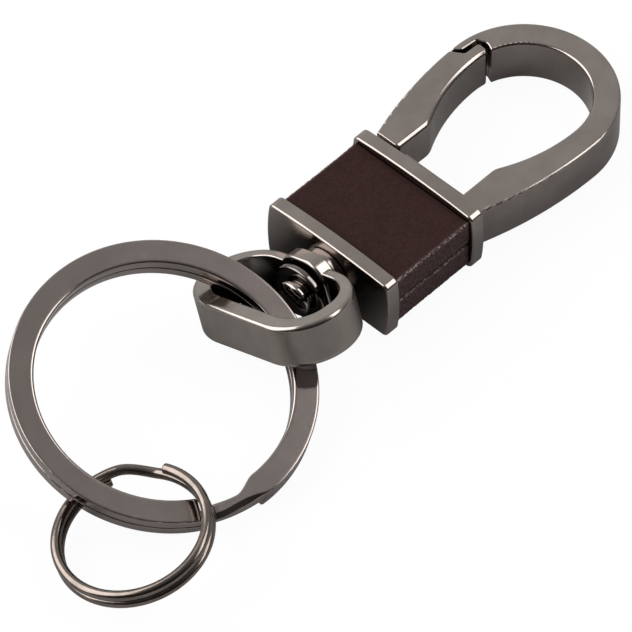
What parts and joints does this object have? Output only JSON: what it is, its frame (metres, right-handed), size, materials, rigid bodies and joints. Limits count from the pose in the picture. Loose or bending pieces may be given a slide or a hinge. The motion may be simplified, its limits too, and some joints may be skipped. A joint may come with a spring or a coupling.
{
  "type": "split key ring fob",
  "caption": "Key fob: a sprung snap hook and leather grip, with a swivel link, a flat split ring for keys and a smaller round-wire split ring.",
  "frame": {"origin": "middle of the swivel bar's flat back face, on the middle plane of the hook", "axes": "+X along the swivel's axis towards the hook, +Y towards the gate, +Z out of the fob's front face"},
  "size_m": [0.0796, 0.0316, 0.012],
  "materials": {
    "plated_cast": "polished black nickel over a zinc casting",
    "plated_steel": "polished black nickel over spring steel",
    "leather": "matt, dark brown, with painted edges"
  },
  "bodies": {
    "fob_body": {"hook_body": "plated_cast", "hook_bar": "plated_cast", "swivel_bar": "plated_cast", "leather_front": "leather", "leather_back": "leather", "swivel_post": "plated_steel", "outer_washer": "plated_steel", "inner_washer": "plated_steel", "gate_pin": "plated_steel", "gate_spring": "plated_steel"},
    "gate": {"gate": "plated_cast"},
    "link": {"swivel_link": "plated_cast"},
    "large_ring": {"large_split_ring": "plated_steel"},
    "small_ring": {"small_split_ring": "plated_steel"}
  },
  "joints": [
    {"name": "gate_pivot", "type": "hinge", "parent": "fob_body", "child": "gate", "pos_m": [0.0162, 0.0063, 0.00365], "axis": [0, 0, -1], "range_deg": [0, 25], "stiffness_Nm_per_rad": 0.006, "springref_deg": -22.92, "deforming": ["gate_spring"]},
    {"name": "swivel", "type": "hinge", "parent": "fob_body", "child": "link", "pos_m": [0, 0, 0.00365], "axis": [1, 0, 0], "continuous": true},
    {"name": "ring_swing", "type": "hinge", "parent": "link", "child": "large_ring", "pos_m": [-0.00935, -0.00012, 0.00291], "axis": [0.1022, 0.955, 0.2786], "range_deg": [0, 90]},
    {"name": "small_ring_turn", "type": "hinge", "parent": "large_ring", "child": "small_ring", "pos_m": [-0.02181, 0.00185, 0.00326], "axis": [-0.0605, -0.2736, 0.9599], "range_deg": [-120, 60]}
  ]
}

****************************************

→ **Exercise**: Extract the full listing above without altering anything.

→ **Output**:
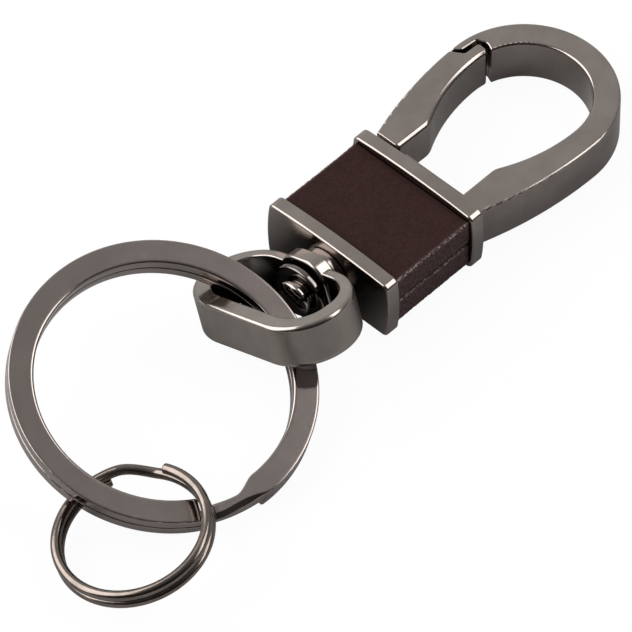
What parts and joints does this object have? Output only JSON: what it is, its frame (metres, right-handed), size, materials, rigid bodies and joints. Limits count from the pose in the picture. Loose or bending pieces may be given a slide or a hinge. The motion may be simplified, its limits too, and some joints may be skipped. A joint may come with a spring or a coupling.
{
  "type": "split key ring fob",
  "caption": "Key fob: a sprung snap hook and leather grip, with a swivel link, a flat split ring for keys and a smaller round-wire split ring.",
  "frame": {"origin": "middle of the swivel bar's flat back face, on the middle plane of the hook", "axes": "+X along the swivel's axis towards the hook, +Y towards the gate, +Z out of the fob's front face"},
  "size_m": [0.0796, 0.0316, 0.012],
  "materials": {
    "plated_cast": "polished black nickel over a zinc casting",
    "plated_steel": "polished black nickel over spring steel",
    "leather": "matt, dark brown, with painted edges"
  },
  "bodies": {
    "fob_body": {"hook_body": "plated_cast", "hook_bar": "plated_cast", "swivel_bar": "plated_cast", "leather_front": "leather", "leather_back": "leather", "swivel_post": "plated_steel", "outer_washer": "plated_steel", "inner_washer": "plated_steel", "gate_pin": "plated_steel", "gate_spring": "plated_steel"},
    "gate": {"gate": "plated_cast"},
    "link": {"swivel_link": "plated_cast"},
    "large_ring": {"large_split_ring": "plated_steel"},
    "small_ring": {"small_split_ring": "plated_steel"}
  },
  "joints": [
    {"name": "gate_pivot", "type": "hinge", "parent": "fob_body", "child": "gate", "pos_m": [0.0162, 0.0063, 0.00365], "axis": [0, 0, -1], "range_deg": [0, 25], "stiffness_Nm_per_rad": 0.006, "springref_deg": -22.92, "deforming": ["gate_spring"]},
    {"name": "swivel", "type": "hinge", "parent": "fob_body", "child": "link", "pos_m": [0, 0, 0.00365], "axis": [1, 0, 0], "continuous": true},
    {"name": "ring_swing", "type": "hinge", "parent": "link", "child": "large_ring", "pos_m": [-0.00935, -0.00012, 0.00291], "axis": [0.1022, 0.955, 0.2786], "range_deg": [0, 90]},
    {"name": "small_ring_turn", "type": "hinge", "parent": "large_ring", "child": "small_ring", "pos_m": [-0.02181, 0.00185, 0.00326], "axis": [-0.0605, -0.2736, 0.9599], "range_deg": [-120, 60]}
  ]
}